--- Source records ---

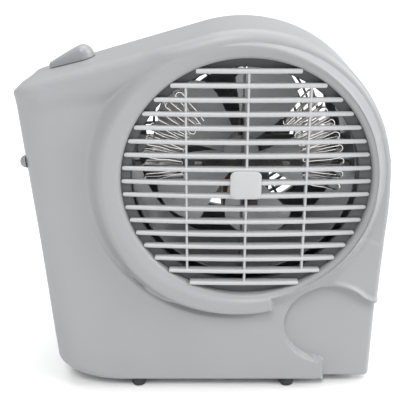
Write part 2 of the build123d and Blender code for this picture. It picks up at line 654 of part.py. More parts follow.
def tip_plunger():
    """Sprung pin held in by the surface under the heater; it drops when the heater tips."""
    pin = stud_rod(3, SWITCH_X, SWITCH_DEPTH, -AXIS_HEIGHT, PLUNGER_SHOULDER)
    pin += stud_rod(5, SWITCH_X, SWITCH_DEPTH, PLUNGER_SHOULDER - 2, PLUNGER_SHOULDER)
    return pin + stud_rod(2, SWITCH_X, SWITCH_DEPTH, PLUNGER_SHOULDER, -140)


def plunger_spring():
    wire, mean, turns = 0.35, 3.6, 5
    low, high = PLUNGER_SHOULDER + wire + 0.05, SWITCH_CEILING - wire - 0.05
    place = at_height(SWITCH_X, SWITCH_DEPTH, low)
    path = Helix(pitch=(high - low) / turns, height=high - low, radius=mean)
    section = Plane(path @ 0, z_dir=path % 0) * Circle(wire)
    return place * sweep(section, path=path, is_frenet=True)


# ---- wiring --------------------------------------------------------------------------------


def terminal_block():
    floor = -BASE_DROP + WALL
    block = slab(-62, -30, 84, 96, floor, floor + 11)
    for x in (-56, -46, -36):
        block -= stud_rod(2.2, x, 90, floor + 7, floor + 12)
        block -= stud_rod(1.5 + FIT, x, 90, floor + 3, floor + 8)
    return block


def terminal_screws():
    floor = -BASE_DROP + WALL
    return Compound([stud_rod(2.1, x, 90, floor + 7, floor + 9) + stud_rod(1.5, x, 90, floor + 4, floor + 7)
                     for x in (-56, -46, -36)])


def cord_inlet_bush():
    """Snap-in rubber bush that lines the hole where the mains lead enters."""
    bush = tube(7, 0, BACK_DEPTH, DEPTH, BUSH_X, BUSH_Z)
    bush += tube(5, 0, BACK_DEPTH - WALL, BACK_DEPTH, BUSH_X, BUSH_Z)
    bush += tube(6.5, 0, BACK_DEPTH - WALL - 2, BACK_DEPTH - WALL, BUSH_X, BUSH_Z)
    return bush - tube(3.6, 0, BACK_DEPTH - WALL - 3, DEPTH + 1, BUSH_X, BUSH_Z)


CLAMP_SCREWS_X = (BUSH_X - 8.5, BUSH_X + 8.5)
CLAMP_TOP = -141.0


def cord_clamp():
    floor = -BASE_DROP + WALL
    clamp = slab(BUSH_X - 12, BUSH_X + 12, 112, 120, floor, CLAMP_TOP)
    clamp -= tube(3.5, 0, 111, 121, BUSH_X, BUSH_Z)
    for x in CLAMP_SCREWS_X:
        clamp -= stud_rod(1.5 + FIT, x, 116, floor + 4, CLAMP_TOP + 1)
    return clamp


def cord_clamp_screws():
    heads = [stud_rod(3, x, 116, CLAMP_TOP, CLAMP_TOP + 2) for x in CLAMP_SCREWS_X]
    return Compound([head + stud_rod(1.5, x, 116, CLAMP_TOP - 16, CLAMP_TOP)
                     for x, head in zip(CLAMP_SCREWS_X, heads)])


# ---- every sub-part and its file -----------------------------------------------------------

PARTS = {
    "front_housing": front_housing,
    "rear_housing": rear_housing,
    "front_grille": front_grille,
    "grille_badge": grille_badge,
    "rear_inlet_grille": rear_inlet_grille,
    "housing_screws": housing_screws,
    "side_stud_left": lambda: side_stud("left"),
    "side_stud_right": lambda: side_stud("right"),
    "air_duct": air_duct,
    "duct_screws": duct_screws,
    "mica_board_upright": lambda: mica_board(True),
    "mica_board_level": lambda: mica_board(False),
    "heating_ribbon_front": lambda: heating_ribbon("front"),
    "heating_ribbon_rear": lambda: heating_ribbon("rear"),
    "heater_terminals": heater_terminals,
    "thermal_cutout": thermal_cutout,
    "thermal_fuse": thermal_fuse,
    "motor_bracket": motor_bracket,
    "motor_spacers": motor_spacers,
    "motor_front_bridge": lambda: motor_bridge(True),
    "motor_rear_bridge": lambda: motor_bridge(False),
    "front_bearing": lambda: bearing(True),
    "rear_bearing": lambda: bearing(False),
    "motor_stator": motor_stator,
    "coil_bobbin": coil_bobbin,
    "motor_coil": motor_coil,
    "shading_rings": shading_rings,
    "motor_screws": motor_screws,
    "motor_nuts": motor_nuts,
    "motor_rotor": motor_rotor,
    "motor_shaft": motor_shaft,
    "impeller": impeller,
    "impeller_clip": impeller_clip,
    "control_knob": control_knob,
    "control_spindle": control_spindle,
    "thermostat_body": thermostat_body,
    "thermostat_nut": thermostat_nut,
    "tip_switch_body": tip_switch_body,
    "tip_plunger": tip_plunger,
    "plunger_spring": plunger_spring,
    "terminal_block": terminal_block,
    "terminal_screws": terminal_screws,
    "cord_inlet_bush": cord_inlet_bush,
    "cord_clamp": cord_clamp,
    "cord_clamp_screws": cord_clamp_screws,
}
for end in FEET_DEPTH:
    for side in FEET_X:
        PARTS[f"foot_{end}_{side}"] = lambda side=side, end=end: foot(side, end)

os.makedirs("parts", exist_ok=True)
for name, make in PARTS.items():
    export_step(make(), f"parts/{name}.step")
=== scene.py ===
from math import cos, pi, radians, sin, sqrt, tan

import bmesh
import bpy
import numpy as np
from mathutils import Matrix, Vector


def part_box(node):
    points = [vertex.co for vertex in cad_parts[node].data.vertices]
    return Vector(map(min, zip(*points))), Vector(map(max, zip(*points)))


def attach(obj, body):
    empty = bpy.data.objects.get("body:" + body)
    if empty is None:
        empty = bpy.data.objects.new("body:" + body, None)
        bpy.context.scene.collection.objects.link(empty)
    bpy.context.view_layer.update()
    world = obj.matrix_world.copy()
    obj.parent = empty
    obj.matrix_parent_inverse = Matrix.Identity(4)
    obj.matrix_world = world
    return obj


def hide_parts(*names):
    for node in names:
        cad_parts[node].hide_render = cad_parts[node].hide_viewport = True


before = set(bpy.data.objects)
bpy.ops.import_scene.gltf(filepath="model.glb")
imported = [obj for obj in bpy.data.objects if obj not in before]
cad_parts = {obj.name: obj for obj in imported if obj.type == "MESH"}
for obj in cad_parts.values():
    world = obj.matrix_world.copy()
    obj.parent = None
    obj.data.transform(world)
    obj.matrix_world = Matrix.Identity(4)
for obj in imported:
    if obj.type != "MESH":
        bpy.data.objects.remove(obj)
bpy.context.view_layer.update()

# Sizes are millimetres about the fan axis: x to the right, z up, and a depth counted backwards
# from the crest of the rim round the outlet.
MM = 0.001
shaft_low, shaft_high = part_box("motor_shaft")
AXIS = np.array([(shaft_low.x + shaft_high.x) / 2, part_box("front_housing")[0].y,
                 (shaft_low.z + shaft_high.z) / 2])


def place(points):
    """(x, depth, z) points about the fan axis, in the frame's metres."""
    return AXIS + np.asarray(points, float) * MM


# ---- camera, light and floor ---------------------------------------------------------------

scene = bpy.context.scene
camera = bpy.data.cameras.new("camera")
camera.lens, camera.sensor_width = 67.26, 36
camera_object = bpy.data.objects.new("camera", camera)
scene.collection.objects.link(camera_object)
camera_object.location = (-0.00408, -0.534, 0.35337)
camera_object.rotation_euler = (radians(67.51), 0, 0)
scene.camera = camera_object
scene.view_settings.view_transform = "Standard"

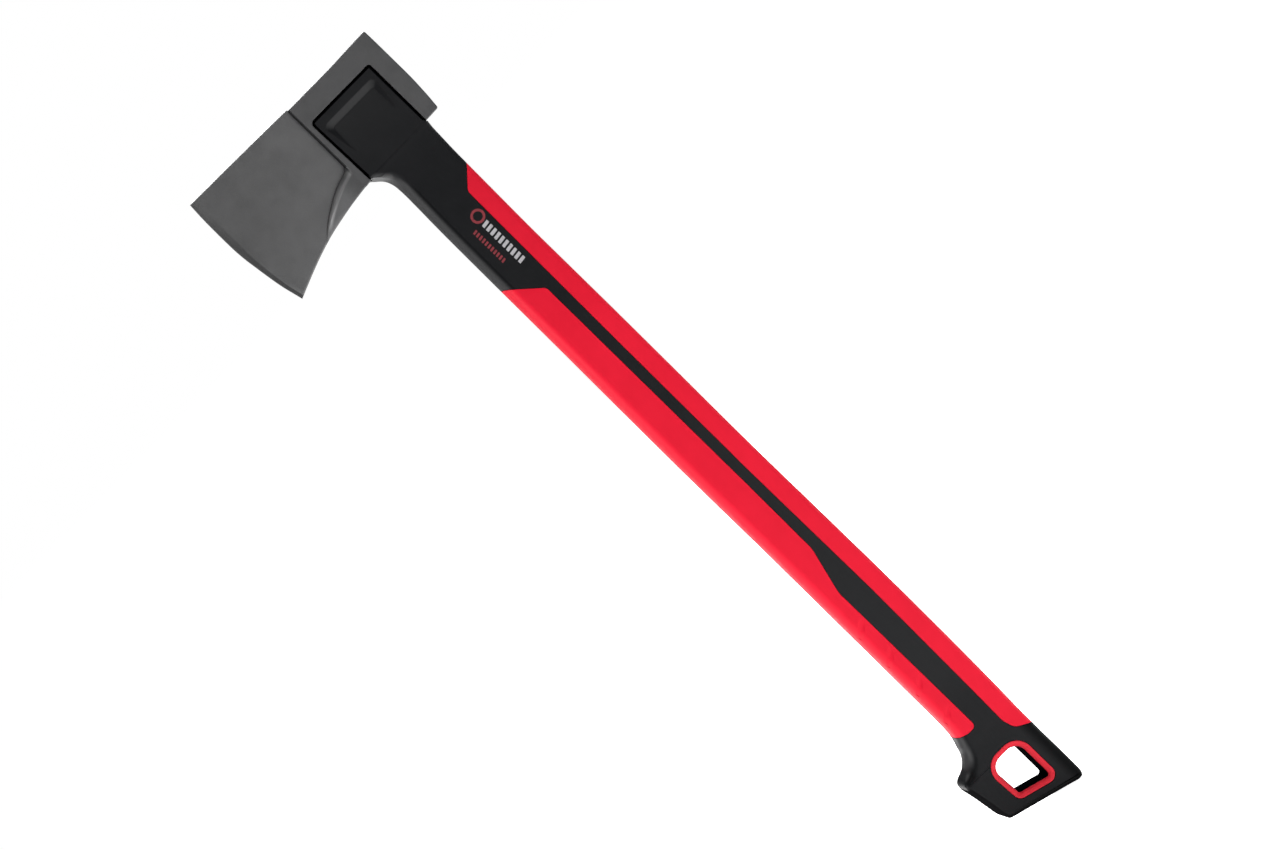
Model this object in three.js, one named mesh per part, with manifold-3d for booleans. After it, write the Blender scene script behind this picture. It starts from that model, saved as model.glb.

---

- _Goal_
Repeat the material above in full, keeping every word.

- _Result_
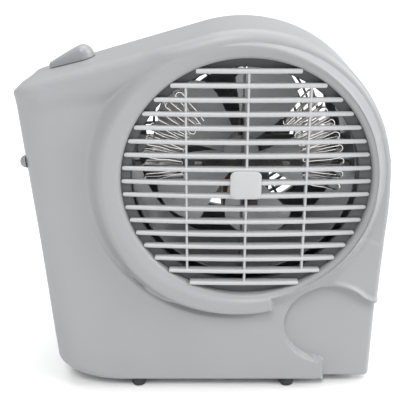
Write part 2 of the build123d and Blender code for this picture. It picks up at line 654 of part.py. More parts follow.
def tip_plunger():
    """Sprung pin held in by the surface under the heater; it drops when the heater tips."""
    pin = stud_rod(3, SWITCH_X, SWITCH_DEPTH, -AXIS_HEIGHT, PLUNGER_SHOULDER)
    pin += stud_rod(5, SWITCH_X, SWITCH_DEPTH, PLUNGER_SHOULDER - 2, PLUNGER_SHOULDER)
    return pin + stud_rod(2, SWITCH_X, SWITCH_DEPTH, PLUNGER_SHOULDER, -140)


def plunger_spring():
    wire, mean, turns = 0.35, 3.6, 5
    low, high = PLUNGER_SHOULDER + wire + 0.05, SWITCH_CEILING - wire - 0.05
    place = at_height(SWITCH_X, SWITCH_DEPTH, low)
    path = Helix(pitch=(high - low) / turns, height=high - low, radius=mean)
    section = Plane(path @ 0, z_dir=path % 0) * Circle(wire)
    return place * sweep(section, path=path, is_frenet=True)


# ---- wiring --------------------------------------------------------------------------------


def terminal_block():
    floor = -BASE_DROP + WALL
    block = slab(-62, -30, 84, 96, floor, floor + 11)
    for x in (-56, -46, -36):
        block -= stud_rod(2.2, x, 90, floor + 7, floor + 12)
        block -= stud_rod(1.5 + FIT, x, 90, floor + 3, floor + 8)
    return block


def terminal_screws():
    floor = -BASE_DROP + WALL
    return Compound([stud_rod(2.1, x, 90, floor + 7, floor + 9) + stud_rod(1.5, x, 90, floor + 4, floor + 7)
                     for x in (-56, -46, -36)])


def cord_inlet_bush():
    """Snap-in rubber bush that lines the hole where the mains lead enters."""
    bush = tube(7, 0, BACK_DEPTH, DEPTH, BUSH_X, BUSH_Z)
    bush += tube(5, 0, BACK_DEPTH - WALL, BACK_DEPTH, BUSH_X, BUSH_Z)
    bush += tube(6.5, 0, BACK_DEPTH - WALL - 2, BACK_DEPTH - WALL, BUSH_X, BUSH_Z)
    return bush - tube(3.6, 0, BACK_DEPTH - WALL - 3, DEPTH + 1, BUSH_X, BUSH_Z)


CLAMP_SCREWS_X = (BUSH_X - 8.5, BUSH_X + 8.5)
CLAMP_TOP = -141.0


def cord_clamp():
    floor = -BASE_DROP + WALL
    clamp = slab(BUSH_X - 12, BUSH_X + 12, 112, 120, floor, CLAMP_TOP)
    clamp -= tube(3.5, 0, 111, 121, BUSH_X, BUSH_Z)
    for x in CLAMP_SCREWS_X:
        clamp -= stud_rod(1.5 + FIT, x, 116, floor + 4, CLAMP_TOP + 1)
    return clamp


def cord_clamp_screws():
    heads = [stud_rod(3, x, 116, CLAMP_TOP, CLAMP_TOP + 2) for x in CLAMP_SCREWS_X]
    return Compound([head + stud_rod(1.5, x, 116, CLAMP_TOP - 16, CLAMP_TOP)
                     for x, head in zip(CLAMP_SCREWS_X, heads)])


# ---- every sub-part and its file -----------------------------------------------------------

PARTS = {
    "front_housing": front_housing,
    "rear_housing": rear_housing,
    "front_grille": front_grille,
    "grille_badge": grille_badge,
    "rear_inlet_grille": rear_inlet_grille,
    "housing_screws": housing_screws,
    "side_stud_left": lambda: side_stud("left"),
    "side_stud_right": lambda: side_stud("right"),
    "air_duct": air_duct,
    "duct_screws": duct_screws,
    "mica_board_upright": lambda: mica_board(True),
    "mica_board_level": lambda: mica_board(False),
    "heating_ribbon_front": lambda: heating_ribbon("front"),
    "heating_ribbon_rear": lambda: heating_ribbon("rear"),
    "heater_terminals": heater_terminals,
    "thermal_cutout": thermal_cutout,
    "thermal_fuse": thermal_fuse,
    "motor_bracket": motor_bracket,
    "motor_spacers": motor_spacers,
    "motor_front_bridge": lambda: motor_bridge(True),
    "motor_rear_bridge": lambda: motor_bridge(False),
    "front_bearing": lambda: bearing(True),
    "rear_bearing": lambda: bearing(False),
    "motor_stator": motor_stator,
    "coil_bobbin": coil_bobbin,
    "motor_coil": motor_coil,
    "shading_rings": shading_rings,
    "motor_screws": motor_screws,
    "motor_nuts": motor_nuts,
    "motor_rotor": motor_rotor,
    "motor_shaft": motor_shaft,
    "impeller": impeller,
    "impeller_clip": impeller_clip,
    "control_knob": control_knob,
    "control_spindle": control_spindle,
    "thermostat_body": thermostat_body,
    "thermostat_nut": thermostat_nut,
    "tip_switch_body": tip_switch_body,
    "tip_plunger": tip_plunger,
    "plunger_spring": plunger_spring,
    "terminal_block": terminal_block,
    "terminal_screws": terminal_screws,
    "cord_inlet_bush": cord_inlet_bush,
    "cord_clamp": cord_clamp,
    "cord_clamp_screws": cord_clamp_screws,
}
for end in FEET_DEPTH:
    for side in FEET_X:
        PARTS[f"foot_{end}_{side}"] = lambda side=side, end=end: foot(side, end)

os.makedirs("parts", exist_ok=True)
for name, make in PARTS.items():
    export_step(make(), f"parts/{name}.step")
=== scene.py ===
from math import cos, pi, radians, sin, sqrt, tan

import bmesh
import bpy
import numpy as np
from mathutils import Matrix, Vector


def part_box(node):
    points = [vertex.co for vertex in cad_parts[node].data.vertices]
    return Vector(map(min, zip(*points))), Vector(map(max, zip(*points)))


def attach(obj, body):
    empty = bpy.data.objects.get("body:" + body)
    if empty is None:
        empty = bpy.data.objects.new("body:" + body, None)
        bpy.context.scene.collection.objects.link(empty)
    bpy.context.view_layer.update()
    world = obj.matrix_world.copy()
    obj.parent = empty
    obj.matrix_parent_inverse = Matrix.Identity(4)
    obj.matrix_world = world
    return obj


def hide_parts(*names):
    for node in names:
        cad_parts[node].hide_render = cad_parts[node].hide_viewport = True


before = set(bpy.data.objects)
bpy.ops.import_scene.gltf(filepath="model.glb")
imported = [obj for obj in bpy.data.objects if obj not in before]
cad_parts = {obj.name: obj for obj in imported if obj.type == "MESH"}
for obj in cad_parts.values():
    world = obj.matrix_world.copy()
    obj.parent = None
    obj.data.transform(world)
    obj.matrix_world = Matrix.Identity(4)
for obj in imported:
    if obj.type != "MESH":
        bpy.data.objects.remove(obj)
bpy.context.view_layer.update()

# Sizes are millimetres about the fan axis: x to the right, z up, and a depth counted backwards
# from the crest of the rim round the outlet.
MM = 0.001
shaft_low, shaft_high = part_box("motor_shaft")
AXIS = np.array([(shaft_low.x + shaft_high.x) / 2, part_box("front_housing")[0].y,
                 (shaft_low.z + shaft_high.z) / 2])


def place(points):
    """(x, depth, z) points about the fan axis, in the frame's metres."""
    return AXIS + np.asarray(points, float) * MM


# ---- camera, light and floor ---------------------------------------------------------------

scene = bpy.context.scene
camera = bpy.data.cameras.new("camera")
camera.lens, camera.sensor_width = 67.26, 36
camera_object = bpy.data.objects.new("camera", camera)
scene.collection.objects.link(camera_object)
camera_object.location = (-0.00408, -0.534, 0.35337)
camera_object.rotation_euler = (radians(67.51), 0, 0)
scene.camera = camera_object
scene.view_settings.view_transform = "Standard"

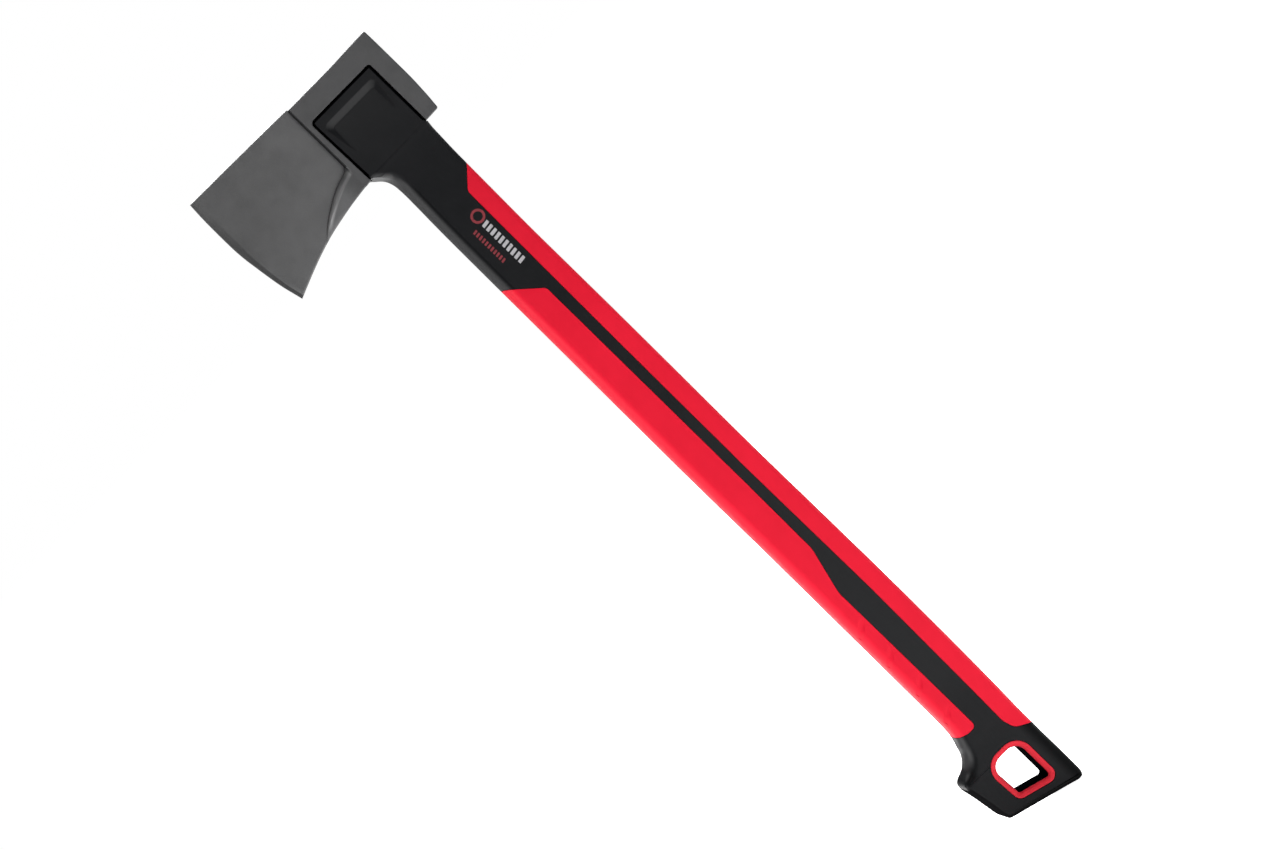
Model this object in three.js, one named mesh per part, with manifold-3d for booleans. After it, write the Blender scene script behind this picture. It starts from that model, saved as model.glb.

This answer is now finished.